Thursday, March 11, 2010

Hey Out There,

I am not your mother.
I swear like a sailor, I don't clean my room as often as I should (i.e., only when I can no longer reach my bed), and I eat more starch than is probably healthy for a human being.
That being said, please, mind your manners.
There is a reason they were invented. They showcase class, generosity, and just all around respect for people on the grounds that they are human beings.

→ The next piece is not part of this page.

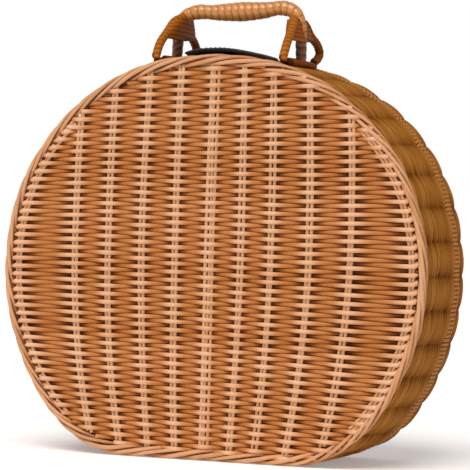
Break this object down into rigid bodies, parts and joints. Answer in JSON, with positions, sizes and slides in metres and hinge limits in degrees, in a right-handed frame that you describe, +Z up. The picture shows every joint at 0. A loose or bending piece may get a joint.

So, a quick and basic review, shall we ladies and gentlemen?
*shut your damn trap while eating. seriously, that's just nasty.
*say please and thank you. always.
*get off the phone when you order/pay for food. your conversation is most likely not immediate life or death if you're about to get lunch, so for real. put that shit down for five seconds.
Other things, like thank you cards, I know can be iffy. We're all super busy, and while it would be nice of you to sit and write a quick note to your Uncle Bob who gave you those sweet McDonalds Bucks, he probably knows you're busy, and a quick email/phone call/text/twitter/facebook post/smoke signal/primal drum beat "thank you!" would suffice just as well. seriously, with how many ways we keep in touch these days, you've got no excuse.

Quote of the day:
Manners are a sensitive awareness of the feelings of others. If you have that awareness, you have good manners, no matter which fork you use. ~Emily Post


TAFNF,
Elena Grace


p.s. sorry i haven't been around lately, bronchitis is the pits!